In exact form, please repeat the records from their opening line down to the line with "return stem +", including that line.

Stored items:
----------------

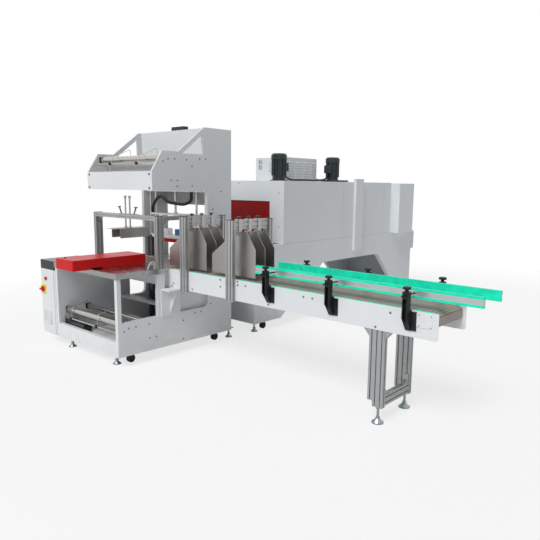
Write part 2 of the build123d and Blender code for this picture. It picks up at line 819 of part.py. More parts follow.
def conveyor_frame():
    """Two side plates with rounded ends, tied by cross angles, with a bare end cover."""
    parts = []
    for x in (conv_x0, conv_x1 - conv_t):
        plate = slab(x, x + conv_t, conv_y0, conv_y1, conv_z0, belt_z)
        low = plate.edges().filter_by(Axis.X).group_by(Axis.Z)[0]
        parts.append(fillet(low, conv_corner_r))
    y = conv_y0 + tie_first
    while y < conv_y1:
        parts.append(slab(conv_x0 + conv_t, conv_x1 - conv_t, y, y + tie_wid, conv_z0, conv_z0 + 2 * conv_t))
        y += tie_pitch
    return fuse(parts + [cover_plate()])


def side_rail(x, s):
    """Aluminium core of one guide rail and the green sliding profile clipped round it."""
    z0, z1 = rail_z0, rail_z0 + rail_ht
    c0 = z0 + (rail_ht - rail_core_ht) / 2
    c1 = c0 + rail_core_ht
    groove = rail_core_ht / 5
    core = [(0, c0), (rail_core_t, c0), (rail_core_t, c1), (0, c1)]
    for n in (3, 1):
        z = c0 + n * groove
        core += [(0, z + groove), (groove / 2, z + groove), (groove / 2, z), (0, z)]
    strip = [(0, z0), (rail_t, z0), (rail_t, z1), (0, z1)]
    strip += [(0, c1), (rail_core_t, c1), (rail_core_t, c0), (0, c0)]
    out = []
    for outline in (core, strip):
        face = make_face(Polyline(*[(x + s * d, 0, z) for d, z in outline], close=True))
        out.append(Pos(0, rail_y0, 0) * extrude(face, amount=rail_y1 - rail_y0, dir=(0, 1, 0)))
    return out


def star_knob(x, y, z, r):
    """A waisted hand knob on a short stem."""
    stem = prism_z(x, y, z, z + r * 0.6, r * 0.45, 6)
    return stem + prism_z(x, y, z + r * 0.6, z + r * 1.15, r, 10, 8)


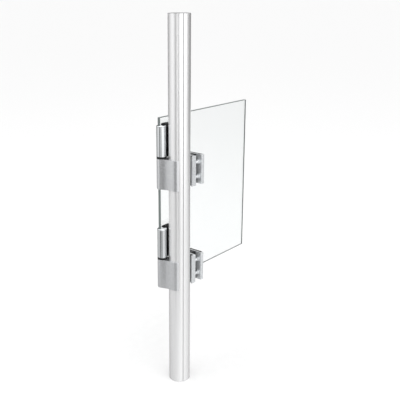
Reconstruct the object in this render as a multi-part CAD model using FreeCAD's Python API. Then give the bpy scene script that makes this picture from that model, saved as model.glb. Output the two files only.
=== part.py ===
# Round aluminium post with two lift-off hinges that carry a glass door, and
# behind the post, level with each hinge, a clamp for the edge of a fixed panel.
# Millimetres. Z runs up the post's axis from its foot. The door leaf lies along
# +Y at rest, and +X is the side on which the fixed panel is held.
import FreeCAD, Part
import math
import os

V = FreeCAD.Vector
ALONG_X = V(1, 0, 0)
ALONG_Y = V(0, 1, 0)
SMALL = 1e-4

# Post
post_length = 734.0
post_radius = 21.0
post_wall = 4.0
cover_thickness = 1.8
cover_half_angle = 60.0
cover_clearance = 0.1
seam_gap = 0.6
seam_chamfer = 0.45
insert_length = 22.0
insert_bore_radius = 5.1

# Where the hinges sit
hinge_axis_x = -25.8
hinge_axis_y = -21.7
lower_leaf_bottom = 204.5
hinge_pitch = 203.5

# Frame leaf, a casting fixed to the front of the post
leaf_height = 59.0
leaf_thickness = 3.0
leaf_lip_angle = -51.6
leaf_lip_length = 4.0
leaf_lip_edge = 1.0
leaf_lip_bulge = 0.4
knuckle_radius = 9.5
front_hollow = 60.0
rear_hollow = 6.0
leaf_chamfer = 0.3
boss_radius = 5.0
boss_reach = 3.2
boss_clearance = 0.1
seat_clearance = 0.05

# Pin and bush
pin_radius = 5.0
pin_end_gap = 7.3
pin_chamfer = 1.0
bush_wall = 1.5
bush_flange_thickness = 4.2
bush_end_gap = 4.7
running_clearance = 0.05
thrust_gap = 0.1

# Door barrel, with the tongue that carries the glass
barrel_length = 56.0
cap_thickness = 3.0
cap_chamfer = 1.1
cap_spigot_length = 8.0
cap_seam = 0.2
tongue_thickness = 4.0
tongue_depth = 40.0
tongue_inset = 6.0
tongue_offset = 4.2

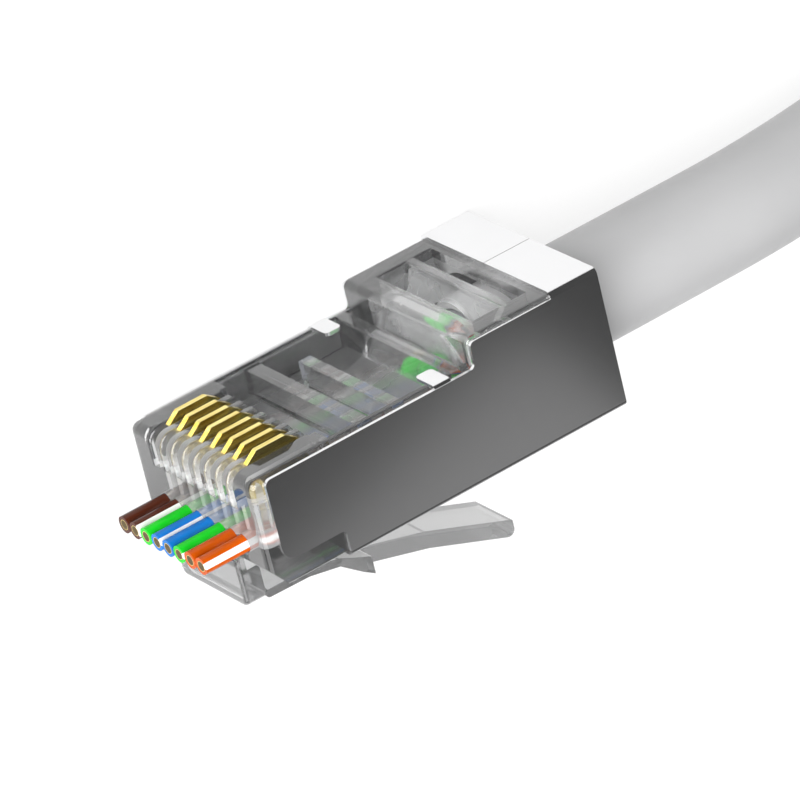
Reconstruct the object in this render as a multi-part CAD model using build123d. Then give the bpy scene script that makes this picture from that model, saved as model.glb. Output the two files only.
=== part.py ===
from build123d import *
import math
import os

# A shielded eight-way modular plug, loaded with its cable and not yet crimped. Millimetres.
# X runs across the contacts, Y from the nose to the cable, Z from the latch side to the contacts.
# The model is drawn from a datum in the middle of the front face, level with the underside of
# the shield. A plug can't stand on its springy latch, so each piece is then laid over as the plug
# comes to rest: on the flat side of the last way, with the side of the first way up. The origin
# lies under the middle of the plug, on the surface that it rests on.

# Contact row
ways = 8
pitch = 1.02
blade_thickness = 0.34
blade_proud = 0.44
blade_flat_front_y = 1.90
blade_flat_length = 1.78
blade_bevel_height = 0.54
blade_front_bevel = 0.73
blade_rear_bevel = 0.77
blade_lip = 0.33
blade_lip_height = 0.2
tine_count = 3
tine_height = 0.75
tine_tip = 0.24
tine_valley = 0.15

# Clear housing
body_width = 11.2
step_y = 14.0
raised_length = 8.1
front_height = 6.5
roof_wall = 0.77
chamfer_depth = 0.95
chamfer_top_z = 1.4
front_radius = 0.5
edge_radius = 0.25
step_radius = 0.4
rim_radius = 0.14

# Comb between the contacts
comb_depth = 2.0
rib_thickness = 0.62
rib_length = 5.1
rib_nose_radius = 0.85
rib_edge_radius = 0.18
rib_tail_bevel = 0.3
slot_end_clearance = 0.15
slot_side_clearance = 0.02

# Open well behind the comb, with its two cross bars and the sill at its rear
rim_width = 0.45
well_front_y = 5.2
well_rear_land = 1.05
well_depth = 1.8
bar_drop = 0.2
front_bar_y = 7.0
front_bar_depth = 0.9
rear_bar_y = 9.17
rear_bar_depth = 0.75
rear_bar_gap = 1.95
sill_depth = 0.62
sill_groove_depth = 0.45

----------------

*FULL OUTPUT*.
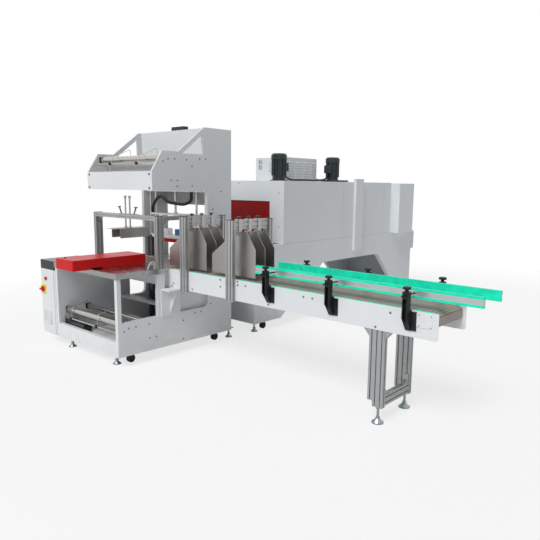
Write part 2 of the build123d and Blender code for this picture. It picks up at line 819 of part.py. More parts follow.
def conveyor_frame():
    """Two side plates with rounded ends, tied by cross angles, with a bare end cover."""
    parts = []
    for x in (conv_x0, conv_x1 - conv_t):
        plate = slab(x, x + conv_t, conv_y0, conv_y1, conv_z0, belt_z)
        low = plate.edges().filter_by(Axis.X).group_by(Axis.Z)[0]
        parts.append(fillet(low, conv_corner_r))
    y = conv_y0 + tie_first
    while y < conv_y1:
        parts.append(slab(conv_x0 + conv_t, conv_x1 - conv_t, y, y + tie_wid, conv_z0, conv_z0 + 2 * conv_t))
        y += tie_pitch
    return fuse(parts + [cover_plate()])


def side_rail(x, s):
    """Aluminium core of one guide rail and the green sliding profile clipped round it."""
    z0, z1 = rail_z0, rail_z0 + rail_ht
    c0 = z0 + (rail_ht - rail_core_ht) / 2
    c1 = c0 + rail_core_ht
    groove = rail_core_ht / 5
    core = [(0, c0), (rail_core_t, c0), (rail_core_t, c1), (0, c1)]
    for n in (3, 1):
        z = c0 + n * groove
        core += [(0, z + groove), (groove / 2, z + groove), (groove / 2, z), (0, z)]
    strip = [(0, z0), (rail_t, z0), (rail_t, z1), (0, z1)]
    strip += [(0, c1), (rail_core_t, c1), (rail_core_t, c0), (0, c0)]
    out = []
    for outline in (core, strip):
        face = make_face(Polyline(*[(x + s * d, 0, z) for d, z in outline], close=True))
        out.append(Pos(0, rail_y0, 0) * extrude(face, amount=rail_y1 - rail_y0, dir=(0, 1, 0)))
    return out


def star_knob(x, y, z, r):
    """A waisted hand knob on a short stem."""
    stem = prism_z(x, y, z, z + r * 0.6, r * 0.45, 6)
    return stem + prism_z(x, y, z + r * 0.6, z + r * 1.15, r, 10, 8)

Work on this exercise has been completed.